Gut Hermannsberg, Traiser Bastei 2015
Bright yellow with green highlights. An expansive bouquet, spicy and fruity with hints of white pepper, saffron and acacia blossom. Of course the fruit comes through as well, with plenty of peach. One the palate the wine is juicy and racy. The structure shows grip and supports the fruit beautifully. There’s a slightly tart finish, which serves to reinforce presence and length. A very interesting and complex wine; makes me curious to see how it develops. 2019–2041 93–94/100

 

Wolfgang Faßbender | bellevue.nzz.ch

The best German Rieslings of the 2016 vintage 2016 are wines for ages …
‘Concentration, acidity and finesse will guarantee many years of development for the best 2016ers.’
‘The Nahe is doing an excellent job, (…) Anybody who has yet to put their money down for the 2016 vintage will be glad of the increasing number of “late release” wines that are just coming on to the market from the preceding vintage. Some of the finest 2015ers are just now being released.’

 

Wolfgang Faßbender | wein.com

Rather big vintage wines (Part 2)
‘The Nahe has done it again – mediocre Rieslings on the Nahe?

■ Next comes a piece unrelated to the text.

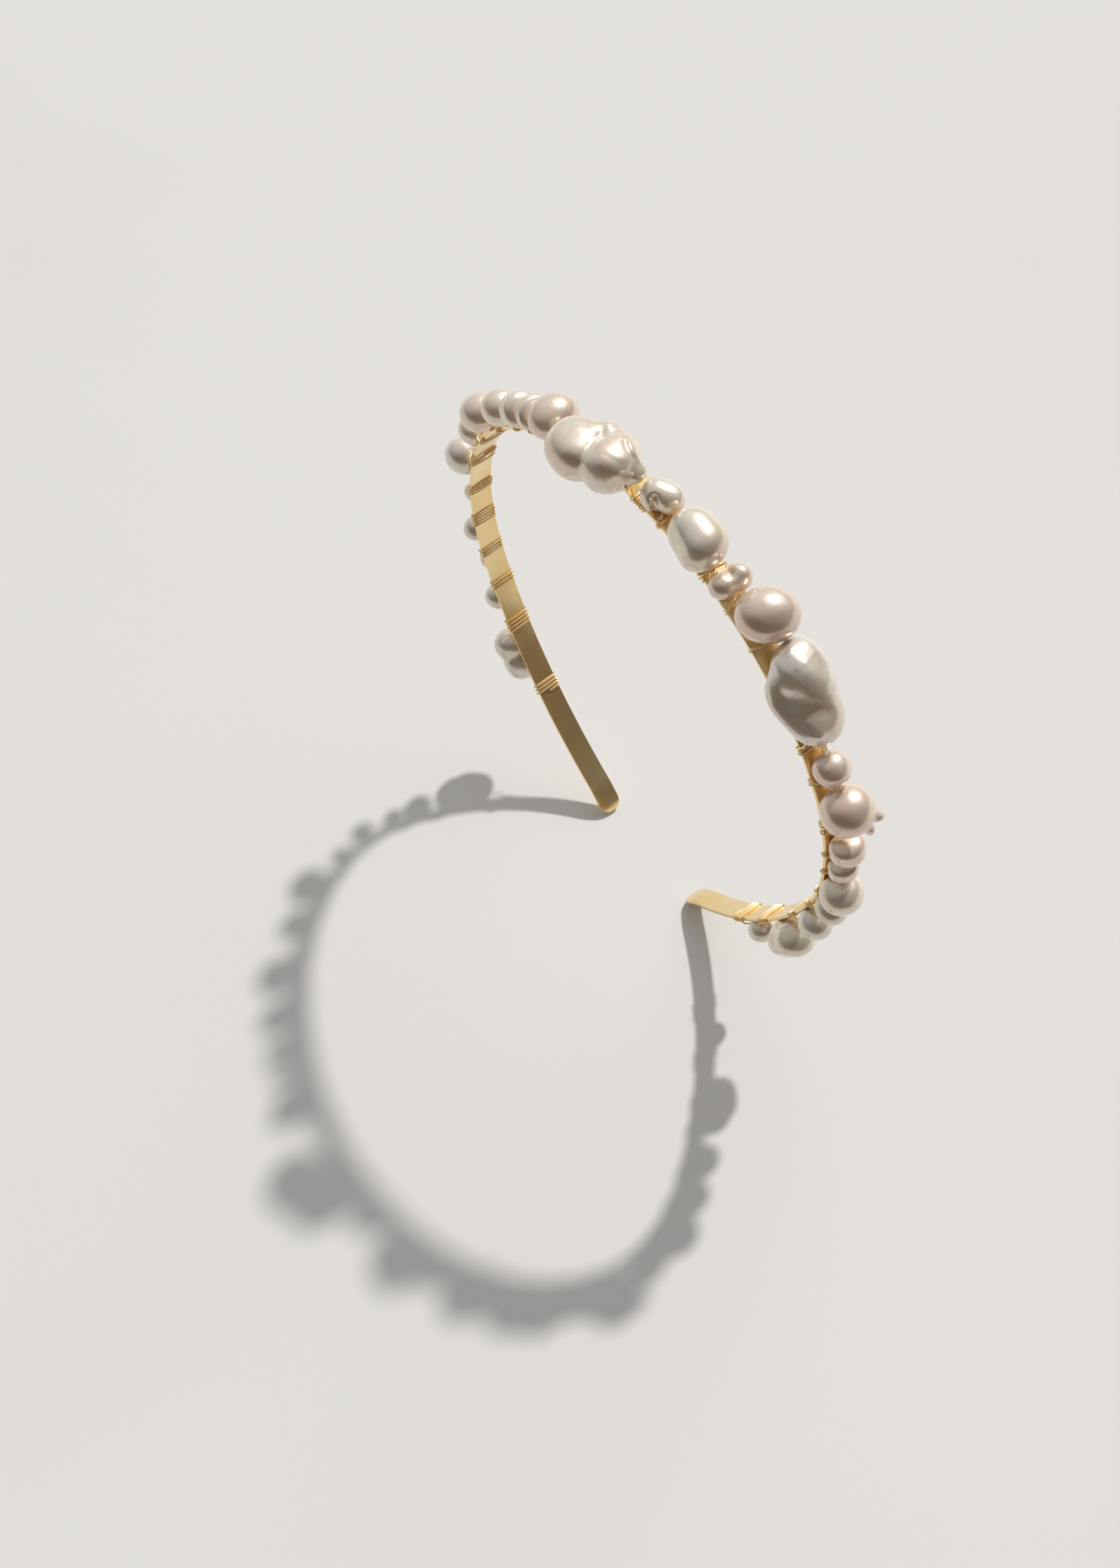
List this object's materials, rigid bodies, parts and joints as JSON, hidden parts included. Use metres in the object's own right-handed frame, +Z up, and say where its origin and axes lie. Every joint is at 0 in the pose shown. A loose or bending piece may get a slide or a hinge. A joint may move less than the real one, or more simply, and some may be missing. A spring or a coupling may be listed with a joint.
{
  "type": "pearl headband",
  "caption": "Springy brass strip headband with drilled freshwater pearls of many shapes laced along its outer face by fine gold-coloured wire.",
  "frame": {"origin": "middle of the strip's inner face at the crown, where the band rests on the head", "axes": "+X towards the arm drawn as the right one, +Y across the strip to the back edge, where the wire enters the pearls, and +Z up, away from the head"},
  "size_m": [0.1461, 0.0221, 0.1563],
  "materials": {
    "brass_strip": "polished, with fine handling scratches",
    "lacing_wire": "bright drawn wire",
    "pearl_ivory": "pearly lustre on ivory",
    "pearl_rose": "pearly lustre on ivory with a rose tone",
    "pearl_grey": "pearly lustre on ivory with a grey-green tone"
  },
  "bodies": {
    "root": {"strip_band": "brass_strip", "pearl_left_13_baroque": "pearl_grey", "pearl_left_12_round": "pearl_grey", "pearl_left_11_seed": "pearl_ivory", "pearl_left_10_drop": "pearl_grey", "pearl_left_09_seed": "pearl_ivory", "pearl_left_08_oval": "pearl_grey", "pearl_left_07_drop": "pearl_ivory", "pearl_left_06_round": "pearl_rose", "pearl_left_05_round": "pearl_ivory", "pearl_left_04_button": "pearl_ivory", "pearl_left_03_button": "pearl_ivory", "pearl_left_02_oval": "pearl_rose", "pearl_left_01_twin": "pearl_ivory", "pearl_right_01_notched": "pearl_ivory", "pearl_right_02_egg": "pearl_ivory", "pearl_right_03_drop": "pearl_rose", "pearl_right_04_oval": "pearl_rose", "pearl_right_05_folded": "pearl_grey", "pearl_right_06_round": "pearl_rose", "pearl_right_07_cusped": "pearl_rose", "pearl_right_08_button": "pearl_rose", "pearl_right_09_button": "pearl_rose", "pearl_right_10_round": "pearl_ivory", "pearl_right_11_drop": "pearl_grey", "pearl_right_12_round": "pearl_grey", "pearl_right_13_baroque": "pearl_ivory", "pearl_right_14_round": "pearl_grey", "wire_lacing_1": "lacing_wire", "wire_lacing_2": "lacing_wire", "wire_lacing_3": "lacing_wire", "wire_lacing_4": "lacing_wire"}
  },
  "joints": []
}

That is just plain impossible! You can pick a good one with your eyes closed, and this has been true for several years. (…) And on no account should anybody underestimate Gut Hermannsberg. The Rieslings from this reawakened estate are (…) very pure of expression, fine and beautifully sculpted. Rieslings for connoisseurs, with the Rotenberg at the top of the list.’

 

Heiner Lobenberg | Lobenbergs Gute Weine

‘With their very fine 15er Bastei (and 97+), Hermannsberg is rather at a disadvantage… But the magnificently fine and complex 15er Hermannsberg (with an even 100 points), and the frisky, powerful and elegant Kupfergrube (98–100) more than make up for it. The best job ever, it occurs to me, at bringing such a powerful vintage as 2015 so endlessly refined and elegant into the bottle. Two years in cask have done the trick – congratulations to Karsten Peter. Even the more modest GGs from 2016 – Steinberg, Felsenberg and Rotenberg – have impressed me, with two 96s and a 95-pointer.’